INSTRUCTIONS FOR THE TASK
Output exactly the lines that run from the line containing "[-38, -92, 114]].map(vec);" through the line containing "return vector / np.linalg.norm(vector)", with both ends included.

··· DATA EXTRACT

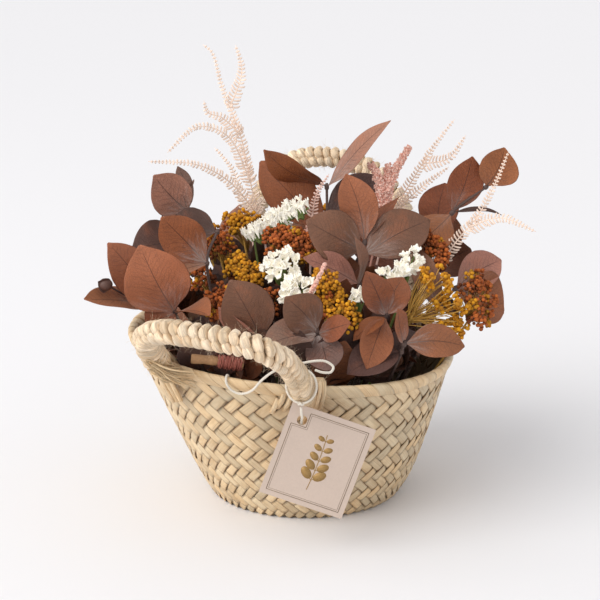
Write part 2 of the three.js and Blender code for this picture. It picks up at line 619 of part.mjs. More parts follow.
function eucalyptus({ stem: nodes, leaves, bud }) {
  const path = nodes.map(asVector);
  const fan = path[0].clone().sub(rootUnder(path[0])).normalize();
  const end = path.length > 1 ? path.at(-1).clone().sub(path.at(-2)).normalize() : fan;
  const solids = [stem([...path.slice(0, -1), path.at(-1).clone().addScaledVector(end, STEM_TIP)])];
  for (const [at, tip, wide, face] of leaves)
    solids.push(leaf({ at: nearestOn(path, asVector(at)), tip: asVector(tip), wide, face: asVector(face) }));
  if (bud) {
    const place = vec(bud[0]);
    solids.push(tube([path[0], place], 0.8, 5, 1));
    solids.push(solidOf(new THREE.IcosahedronGeometry(bud[1], 0).translate(...place)));
  }
  return oneBody(fuse(solids));
}

function clusterSpray(heads) {
  const first = vec(heads[0][0]);
  const solids = [stem([first])];
  heads.forEach(([at, size], i) => {
    const middle = vec(at);
    const fine = Math.max(...size) > 11 ? 2 : 1;
    solids.push(head({ at: middle, size, fine, out: awayFromMiddle(middle) }));
    if (i) solids.push(tube([rootUnder(first).lerp(first, 0.3), middle], STEM_RADIUS, 5, 1));
  });
  return oneBody(fuse(solids));
}

function openSpray({ fork, ends, size }) {
  const start = vec(fork);
  const solids = [stem([start])];
  for (const end of ends.map(vec)) {
    solids.push(tube([start, end], 0.8, 4, 1));
    solids.push(head({ at: end, size: [size, size, size], fine: 1, raise: 0.4, out: end.clone().sub(start) }));
  }
  return oneBody(fuse(solids));
}

// Statice opens in papery cups: the grains of a head turned inside out.
function staticeSpray(clumps) {
  const first = vec(clumps[0][0]);
  const solids = [stem([first])];
  clumps.forEach(([at, size], i) => {
    const middle = vec(at);
    const fine = Math.max(...size) > 8 ? 2 : 1;
    solids.push(head({ at: middle, size, fine, raise: -0.42, out: awayFromMiddle(middle) }));
    if (i) solids.push(chain([vec(clumps[i - 1][0]), middle], 1.6, 5));
  });
  return oneBody(fuse(solids));
}

// A spike's florets are the checkered bumps of a tube that tapers to its tip.
function spike({ paths, thick }) {
  const solids = [stem([vec(paths[0][0])])];
  for (const points of paths) {
    const steps = Math.round(evenLength(points.map(vec)) / (thick * 0.7));
    const reach = (k, i) => thick * (0.5 - 0.25 * (k / steps)) * ((k + i) % 2 ? 1.25 : 0.75);
    solids.push(ringTube(evenPoints(points.map(vec), steps), reach, 6));
  }
  return oneBody(fuse(solids));
}

// The first branch is the frond's own rib. The others start on it.
function frond({ branches, needle }) {
  const face = new THREE.Vector3(0.15, -1, 0.2).normalize();
  const [rib, ...others] = branches.map((branch) => branch.map(vec));
  const solids = [stem([rib[0], rib[0].clone().lerp(rib[1], 0.12)]), comb({ path: rib, needle, face })];
  for (const [start, ...rest] of others) {
    const near = nearestOn(evenPoints(rib, 40), start);
    solids.push(comb({ path: [near, ...rest], needle, face }));
  }
  return oneBody(fuse(solids));
}

part.add(meshOf("basket", basketSolid(), PALM));
for (const [side, handle] of [["front", FRONT_HANDLE], ["back", BACK_HANDLE]]) {
  part.add(meshOf(side + "_handle", hitchedRope(handlePath(handle)), ROPE));
  [["left", 0], ["right", 1]].forEach(([end, foot]) => {
    part.add(meshOf(side + "_lashing_" + end, lashing(handle, foot), ROPE));
  });
}
flowers.add(meshOf("tag", tagSolid(), CARD));
part.add(meshOf("string_tie", stringTie(), COTTON));
flowers.add(meshOf("string_bow", tube(BOW_PATH, STRING_RADIUS, 8, 28), COTTON));
flowers.add(meshOf("string_link", tube(LINK_PATH, STRING_RADIUS, 8, 10), COTTON));

[...EUCALYPTUS, ...BACK_SPRAYS.map(backSpray)].forEach((spray, i) =>
  flowers.add(meshOf(numbered("eucalyptus", i), eucalyptus(spray), LEAF_BROWN)));
RUST_SPRAYS.forEach((heads, i) => flowers.add(meshOf(numbered("rust_cluster", i), clusterSpray(heads), RUST)));
YELLOW_SPRAYS.forEach((heads, i) =>
  flowers.add(meshOf(numbered("yellow_cluster", i), clusterSpray(heads), GOLD)));
flowers.add(meshOf("yellow_open_spray", openSpray(OPEN_SPRAY), GOLD));
STATICE.forEach((clumps, i) => flowers.add(meshOf(numbered("statice", i), staticeSpray(clumps), CREAM)));
SPIKES.forEach((one, i) => flowers.add(meshOf(numbered("pink_spike", i), spike(one), ROSE)));
FRONDS.forEach((one, i) => flowers.add(meshOf(numbered("fern", i), frond(one), BLUSH)));

const TIED_STEM = [[-70, -92, 118], [-56, -93, 117], [-38, -92, 114]].map(vec);
flowers.add(meshOf("tied_stem", tube(TIED_STEM, 3.2, 8, 6), BARK));
flowers.add(meshOf("foam", foamSolid(), FOAM_BROWN));

export default part;
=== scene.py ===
import math
import bmesh
import bpy
import numpy as np
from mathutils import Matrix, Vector


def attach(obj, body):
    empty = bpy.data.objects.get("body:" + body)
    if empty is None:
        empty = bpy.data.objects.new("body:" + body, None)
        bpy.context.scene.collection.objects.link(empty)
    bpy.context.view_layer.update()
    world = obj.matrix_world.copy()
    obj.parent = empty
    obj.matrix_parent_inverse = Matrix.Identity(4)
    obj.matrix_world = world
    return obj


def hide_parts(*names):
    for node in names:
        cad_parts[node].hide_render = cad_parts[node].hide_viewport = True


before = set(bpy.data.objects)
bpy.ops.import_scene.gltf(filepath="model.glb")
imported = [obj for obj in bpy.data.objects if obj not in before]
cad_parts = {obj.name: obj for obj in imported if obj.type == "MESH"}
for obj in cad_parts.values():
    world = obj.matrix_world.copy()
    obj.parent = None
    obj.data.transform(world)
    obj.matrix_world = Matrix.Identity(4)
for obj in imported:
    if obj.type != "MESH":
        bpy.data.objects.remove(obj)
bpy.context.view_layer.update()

mm = 0.001  # everything below is drawn in millimetres and scaled once, in Pile.piece

# The two frames.
# The row's frame has the front handle at -Y. The flowers' frame is turned from it about Z:
# X to the photo's right, Y away from the viewer.
flowerTurn = math.radians(17)
turned = np.array([[math.cos(flowerTurn), -math.sin(flowerTurn), 0],
                   [math.sin(flowerTurn), math.cos(flowerTurn), 0],
                   [0, 0, 1]])


def inRow(points):
    return np.asarray(points, float) @ turned.T


def unit(vector):
    return vector / np.linalg.norm(vector)


def unitRows(rows):
    return rows / np.linalg.norm(rows, axis=1)[:, None]


def outward(angle):
    return np.stack([np.cos(angle), np.sin(angle), np.zeros_like(angle)], axis=-1)


up = np.array([0.0, 0.0, 1.0])
goldenAngle = math.pi * (3 - math.sqrt(5))

# Camera, lights and floor.
view = dict(elevation=15.5, distance=1150, target=(-2.87, -0.88, 130), lens=103.5)
light = dict(sun=1.65, soft=54, bearing=(-1, -0.75, 1.05), window=6.0, fill=0.5, sky=0.69)


def lookAt(thing, place, target):
    thing.location = Vector(place) * mm
    thing.rotation_euler = (Vector(target) - Vector(place)).to_track_quat("-Z", "Y").to_euler()


def makeCamera():
    lens = bpy.data.cameras.new("view")
    lens.lens = view["lens"]
    lens.sensor_width = 36
    camera = bpy.data.objects.new("view", lens)
    bpy.context.scene.collection.objects.link(camera)
    rise = math.radians(view["elevation"])
    away = inRow([0, -math.cos(rise), 0]) + np.array([0, 0, math.sin(rise)])
    lookAt(camera, np.array(view["target"]) + away * view["distance"], view["target"])
    bpy.context.scene.camera = camera


def makeLight(name, place, size, power, colour):
    lamp = bpy.data.lights.new(name, "AREA")
    lamp.shape = "DISK"
    lamp.size = size * mm
    lamp.energy = power
    lamp.color = colour
    made = bpy.data.objects.new(name, lamp)
    bpy.context.scene.collection.objects.link(made)
    lookAt(made, inRow(place), (0, 0, 120))


def makeStudio():
    scene = bpy.context.scene
    scene.view_settings.view_transform = "Standard"
    world = bpy.data.worlds.new("studio")
    scene.world = world
    world.use_nodes = True
    sky = world.node_tree.nodes["Background"].inputs
    sky["Color"].default_value = (0.985, 0.985, 1.0, 1)
    sky["Strength"].default_value = light["sky"]
    lamp = bpy.data.lights.new("daylight", "SUN")
    lamp.energy = light["sun"]
    lamp.angle = math.radians(light["soft"])
    lamp.color = (1.0, 0.985, 0.965)
    sun = bpy.data.objects.new("daylight", lamp)
    scene.collection.objects.link(sun)
    lookAt(sun, inRow(light["bearing"]) * 2000, (0, 0, 0))
    makeLight("window", (-1500, -500, 900), 1200, light["window"], (1.0, 0.99, 0.97))
    makeLight("fill", (900, -1500, 700), 1300, light["fill"], (1.0, 0.99, 0.98))


makeCamera()
makeStudio()
print("camera and lights")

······

OUTPUT BELOW
const TIED_STEM = [[-70, -92, 118], [-56, -93, 117], [-38, -92, 114]].map(vec);
flowers.add(meshOf("tied_stem", tube(TIED_STEM, 3.2, 8, 6), BARK));
flowers.add(meshOf("foam", foamSolid(), FOAM_BROWN));

export default part;
=== scene.py ===
import math
import bmesh
import bpy
import numpy as np
from mathutils import Matrix, Vector


def attach(obj, body):
    empty = bpy.data.objects.get("body:" + body)
    if empty is None:
        empty = bpy.data.objects.new("body:" + body, None)
        bpy.context.scene.collection.objects.link(empty)
    bpy.context.view_layer.update()
    world = obj.matrix_world.copy()
    obj.parent = empty
    obj.matrix_parent_inverse = Matrix.Identity(4)
    obj.matrix_world = world
    return obj


def hide_parts(*names):
    for node in names:
        cad_parts[node].hide_render = cad_parts[node].hide_viewport = True


before = set(bpy.data.objects)
bpy.ops.import_scene.gltf(filepath="model.glb")
imported = [obj for obj in bpy.data.objects if obj not in before]
cad_parts = {obj.name: obj for obj in imported if obj.type == "MESH"}
for obj in cad_parts.values():
    world = obj.matrix_world.copy()
    obj.parent = None
    obj.data.transform(world)
    obj.matrix_world = Matrix.Identity(4)
for obj in imported:
    if obj.type != "MESH":
        bpy.data.objects.remove(obj)
bpy.context.view_layer.update()

mm = 0.001  # everything below is drawn in millimetres and scaled once, in Pile.piece

# The two frames.
# The row's frame has the front handle at -Y. The flowers' frame is turned from it about Z:
# X to the photo's right, Y away from the viewer.
flowerTurn = math.radians(17)
turned = np.array([[math.cos(flowerTurn), -math.sin(flowerTurn), 0],
                   [math.sin(flowerTurn), math.cos(flowerTurn), 0],
                   [0, 0, 1]])


def inRow(points):
    return np.asarray(points, float) @ turned.T


def unit(vector):
    return vector / np.linalg.norm(vector)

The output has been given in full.